**Do this**
Return the complete listing that follows, with each line reproduced exactly.

[start of Data lines]

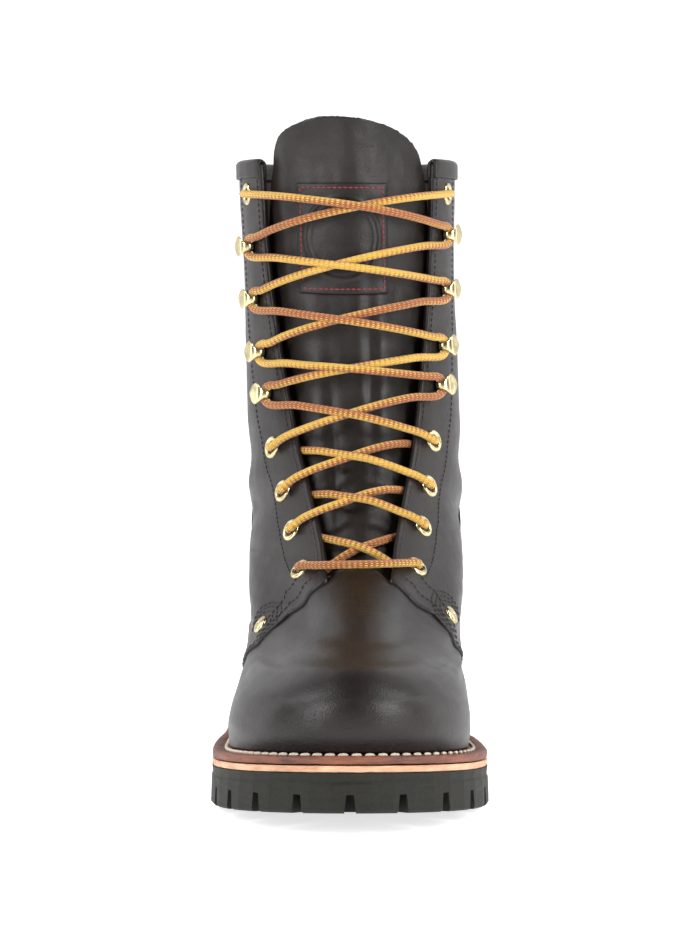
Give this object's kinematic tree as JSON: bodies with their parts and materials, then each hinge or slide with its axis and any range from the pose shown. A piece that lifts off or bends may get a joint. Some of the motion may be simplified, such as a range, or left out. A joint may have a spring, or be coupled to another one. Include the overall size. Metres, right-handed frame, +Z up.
{
  "type": "logger boot",
  "caption": "Tall lace-up logger boot in black oiled leather with a stitched welt, lugged rubber sole, high raked heel, speed hooks and a braided lace.",
  "frame": {"origin": "middle of the boot's box at the ground", "axes": "+X towards the medial side of a right foot, -Y towards the toe, +Z up"},
  "size_m": [0.1135, 0.3058, 0.2818],
  "materials": {
    "leather": "oiled",
    "leather_edge": "matte",
    "tongue_leather": "soft matte",
    "insole_leather": "matte",
    "welt_leather": "waxed",
    "midsole_leather": "matte",
    "rubber": "matte",
    "brass": "polished",
    "lace_cord": "braided"
  },
  "bodies": {
    "root": {"outsole": "rubber", "heel": "rubber", "midsole": "midsole_leather", "welt": "welt_leather", "insole": "insole_leather", "upper": "leather", "tongue": "tongue_leather", "heel_counter": "leather", "collar_binding": "leather_edge", "eyelet_4_lateral": "brass", "eyelet_3_lateral": "brass", "eyelet_2_lateral": "brass", "eyelet_1_lateral": "brass", "eyelet_top_lateral": "brass", "hook_4_lateral": "brass", "hook_3_lateral": "brass", "hook_2_lateral": "brass", "hook_1_lateral": "brass", "rivet_lateral": "brass", "eyelet_4_medial": "brass", "eyelet_3_medial": "brass", "eyelet_2_medial": "brass", "eyelet_1_medial": "brass", "eyelet_top_medial": "brass", "hook_4_medial": "brass", "hook_3_medial": "brass", "hook_2_medial": "brass", "hook_1_medial": "brass", "rivet_medial": "brass", "lace_bar": "lace_cord", "lace_cross_1": "lace_cord", "lace_cross_2": "lace_cord", "lace_cross_3": "lace_cord", "lace_cross_4": "lace_cord", "lace_cross_5": "lace_cord", "lace_cross_6": "lace_cord", "lace_cross_7": "lace_cord", "lace_cross_8": "lace_cord"}
  },
  "joints": []
}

[end of Data lines]

**Correct output**
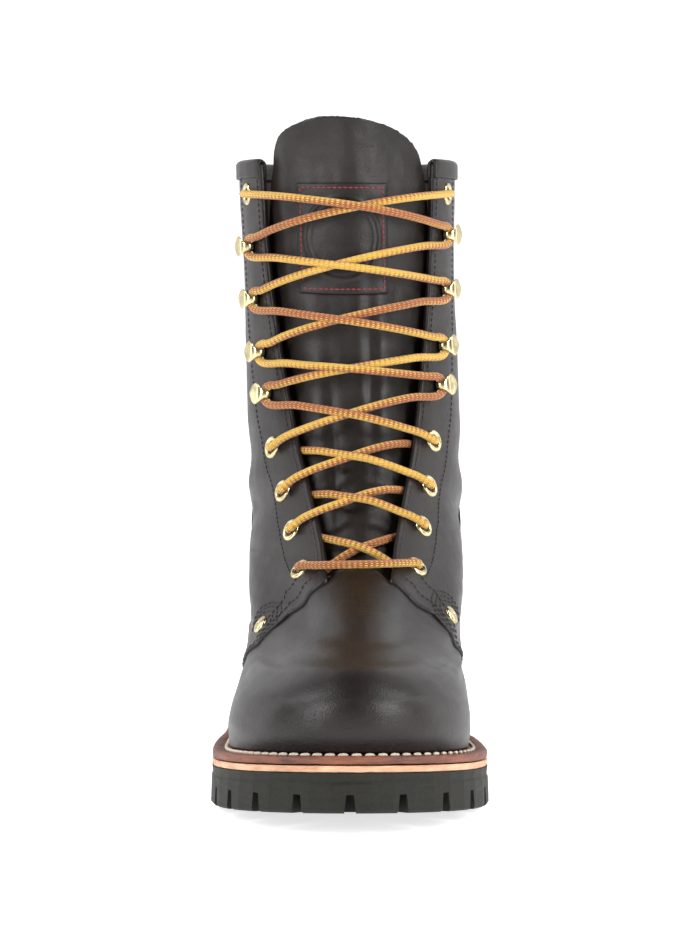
Give this object's kinematic tree as JSON: bodies with their parts and materials, then each hinge or slide with its axis and any range from the pose shown. A piece that lifts off or bends may get a joint. Some of the motion may be simplified, such as a range, or left out. A joint may have a spring, or be coupled to another one. Include the overall size. Metres, right-handed frame, +Z up.
{
  "type": "logger boot",
  "caption": "Tall lace-up logger boot in black oiled leather with a stitched welt, lugged rubber sole, high raked heel, speed hooks and a braided lace.",
  "frame": {"origin": "middle of the boot's box at the ground", "axes": "+X towards the medial side of a right foot, -Y towards the toe, +Z up"},
  "size_m": [0.1135, 0.3058, 0.2818],
  "materials": {
    "leather": "oiled",
    "leather_edge": "matte",
    "tongue_leather": "soft matte",
    "insole_leather": "matte",
    "welt_leather": "waxed",
    "midsole_leather": "matte",
    "rubber": "matte",
    "brass": "polished",
    "lace_cord": "braided"
  },
  "bodies": {
    "root": {"outsole": "rubber", "heel": "rubber", "midsole": "midsole_leather", "welt": "welt_leather", "insole": "insole_leather", "upper": "leather", "tongue": "tongue_leather", "heel_counter": "leather", "collar_binding": "leather_edge", "eyelet_4_lateral": "brass", "eyelet_3_lateral": "brass", "eyelet_2_lateral": "brass", "eyelet_1_lateral": "brass", "eyelet_top_lateral": "brass", "hook_4_lateral": "brass", "hook_3_lateral": "brass", "hook_2_lateral": "brass", "hook_1_lateral": "brass", "rivet_lateral": "brass", "eyelet_4_medial": "brass", "eyelet_3_medial": "brass", "eyelet_2_medial": "brass", "eyelet_1_medial": "brass", "eyelet_top_medial": "brass", "hook_4_medial": "brass", "hook_3_medial": "brass", "hook_2_medial": "brass", "hook_1_medial": "brass", "rivet_medial": "brass", "lace_bar": "lace_cord", "lace_cross_1": "lace_cord", "lace_cross_2": "lace_cord", "lace_cross_3": "lace_cord", "lace_cross_4": "lace_cord", "lace_cross_5": "lace_cord", "lace_cross_6": "lace_cord", "lace_cross_7": "lace_cord", "lace_cross_8": "lace_cord"}
  },
  "joints": []
}